In self-disgust, remembering his previous desire, he imagines himself waiting his turn. All such feelings have been poisoned by the violence around him and his inability to find his wife; we sense it is at this point he gives up.

His wife goes missing during a guerrilla raid on the village – though all the forces that fight through and around the village are simply “the armies”, with neither concerned to protect, and often setting out to harm, the civilian population. Ismael has woken at dawn and decided to go out for a stroll. He hears “a shout in the early morning and then a shot.” Soon “more shots ring out, machine-gun bursts this time.” Ismael finds himself corralled with others in the town square. When he eventually returns home Otilia is not there – a neighbour says she has gone in search of him. Initially, nothing else seems to have changed:

“I am in the garden, which is unchanged, as if nothing has happened, although everything has happened: I see the ladder there, leaning against the wall; in the fountain the flashing orange fish swim.”

From this point on, however, everything does change. Ismael becomes obsessed with trying to find Otilia, often at the risk of his life. He fears that she has been kidnapped like Geraldina’s husband and son, but no ransom demand arrives. Her disappearance strengthens his love for her:

“Thinking of you only hurts, sad to admit, and especially lying on my back in bed, without the living proximity of your body, your breathing, the imaginary words you spoke in your sleep.”

The village increasingly descends into violence, and many people simply leave. The narrative adopts an almost dreamlike quality, and time comes to mean less and less as Ismael questions which day it is: “Saturday?” By the end only the description of the garden suggests how much time has passed:

“There was the pool; I looked into it as into a pit: amid the dead leaves that the wind blew in there, amid the bird droppings, the scattered rubbish, near the petrified corpses of the macaws…”

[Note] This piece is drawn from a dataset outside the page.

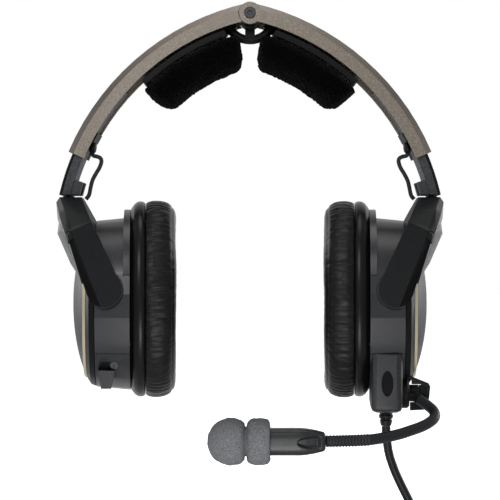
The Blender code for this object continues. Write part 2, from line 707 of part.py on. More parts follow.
def loop_wire():
    shift = SWIVEL_X - FRAME_X
    route = [(x + shift, 0.0, z) for x, z in LOOP_WIRE_ROUTE]
    return tube(smooth_route(route, 2.0), LOOP_WIRE_RADIUS, 8)


def yoke_arm(side):
    """One fork arm: a flat plate with a bevelled outer edge and a round end at the cup pivot."""
    px, pz = PIVOT
    steps = 9

    def ring(y, end_to, top):
        points = [(YOKE_INNER_TOP[0], side * y, YOKE_INNER_TOP[1])]
        for i in range(steps + 1):
            turn = math.radians(YOKE_END_FROM + (end_to - YOKE_END_FROM) * i / steps)
            away_x, away_z = YOKE_END_RADIUS * math.cos(turn), YOKE_END_RADIUS * math.sin(turn)
            points.append((px + away_x, side * y, pz + away_z))
        return points + [(top[0], side * y, top[1])]

    return skin([
        ring(YOKE_ARM_FACE, YOKE_END_FACE_TO, YOKE_FACE_TOP),
        ring(YOKE_ARM_BEVEL, YOKE_END_BACK_TO, YOKE_BACK_TOP),
        ring(YOKE_ARM_BACK, YOKE_END_BACK_TO, YOKE_BACK_TOP),
    ])


def web_x(y, z):
    """Outer face of the yoke's web, which bulges outwards between the fork arms."""
    rise = z - WEB_BEND_Z
    crest = WEB_CREST_X + min(0.0, rise) * WEB_CREST_SLOPE - max(0.0, rise) * WEB_TOP_LEAN
    side = YOKE_BACK_TOP[0] + (z - YOKE_BACK_TOP[1]) * WEB_SIDE_SLOPE
    return side + (crest - side) * (1.0 - (y / WEB_HALF_SPAN) ** 2)


def yoke_web():
    rings = []
    count = 12
    for i in range(count + 1):
        y = WEB_HALF_SPAN * (2.0 * i / count - 1.0)
        share = abs(y) / WEB_HALF_SPAN
        top = -73.0 - 10.0 * share ** 1.5
        low = WEB_LOW_Z - WEB_ARCH_DROP * share ** 3
        heights = [top, min(WEB_BEND_Z, top - 2.0), low]
        outer = [(web_x(y, z), y, z) for z in heights]
        inner = [(web_x(y, z) - WEB_THICK, y, z) for z in heights[::-1]]
        rings.append(outer + inner)
    return skin(rings)


def yoke():
    """Wishbone: neck on the slider, shoulders, a bulged web and two fork arms."""
    sections = [(-section[0], *section[1:]) for section in YOKE_SHOULDERS]
    sections += list(YOKE_SHOULDERS[::-1])
    shape = skin([[(x, y, z) for x, z in corners] for y, *corners in sections])
    for part in (yoke_web(), yoke_arm(-1.0), yoke_arm(1.0)):
        shape = combine(shape, part)
    pin = SWIVEL_PIN_RADIUS + GAP
    profile = [(pin, YOKE_TOP - SWIVEL_PIN_DOWN - GAP), (pin, YOKE_TOP + 1.0)]
    shape = cut(shape, lathe(profile, (FRAME_X, 0.0, 0.0), (0.0, 0.0, 1.0), 16))
    for side in (-1.0, 1.0):
        hole = [(PIN_RADIUS + GAP, YOKE_ARM_BACK - 1.0), (PIN_RADIUS + GAP, YOKE_ARM_BACK + PIN_REACH + GAP)]
        shape = cut(shape, lathe(hole, (PIVOT[0], 0.0, PIVOT[1]), (0.0, side, 0.0), 16))
    return shape


# Ear cup -----------------------------------------------------------------------------------------

def recess():
    """Round recesses that take the fork arms' ends."""
    reach = YOKE_ARM_FACE + 3.0
    parts = []
    for side in (-1.0, 1.0):
        profile = [(RECESS_RADIUS, RECESS_FACE), (RECESS_RADIUS, reach)]
        parts.append(lathe(profile, (PIVOT[0], 0.0, PIVOT[1]), (0.0, side, 0.0), 24))
    return join(*parts)


def cup_tube():
    top, side = CUP_WALL
    outer = [oval(x, h, d) for x, h, d in zip(CUP_X, CUP_HALF_HEIGHT, CUP_HALF_DEPTH)]
    inner = [oval(x, h - top, d - side) for x, h, d in zip(CUP_X, CUP_HALF_HEIGHT, CUP_HALF_DEPTH)]
    return skin(outer + inner[::-1], loop=True)


def cut_beyond(bm, z, direction):
    """Drop what lies above (1) or below (-1) a level plane through the cup."""
    reach = 3.0 * CUP_HALF_HEIGHT[0]
    low, high = sorted((z, z + direction * reach))
    return cut(bm, box((CUP_X[0] - 5.0, -reach, low), (CUP_X[1] + 5.0, reach, high)))


def upper_part(bm):
    return cut_beyond(bm, CUP_SPLIT_Z + GAP / 2.0, -1.0)


def lower_part(bm):
    return cut_beyond(bm, CUP_SPLIT_Z - GAP / 2.0, 1.0)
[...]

The novel is, of course, more than Ismael’s story: the usual collection of village eccentrics graces its pages. That almost all of them suffer or die undermines to some extent this cliché of Latin American literature. Ismael himself is not the most fully developed of characters; at times he is more of a wandering consciousness, reflecting fragments of the reality around him. That he begins to doubt his sanity, however, is entirely believable.

This is not a novel that seeks to give a detailed account of the violence in Columbia, it will not enhance your political understanding – but as an impression of what that violence might feel like it is an important success.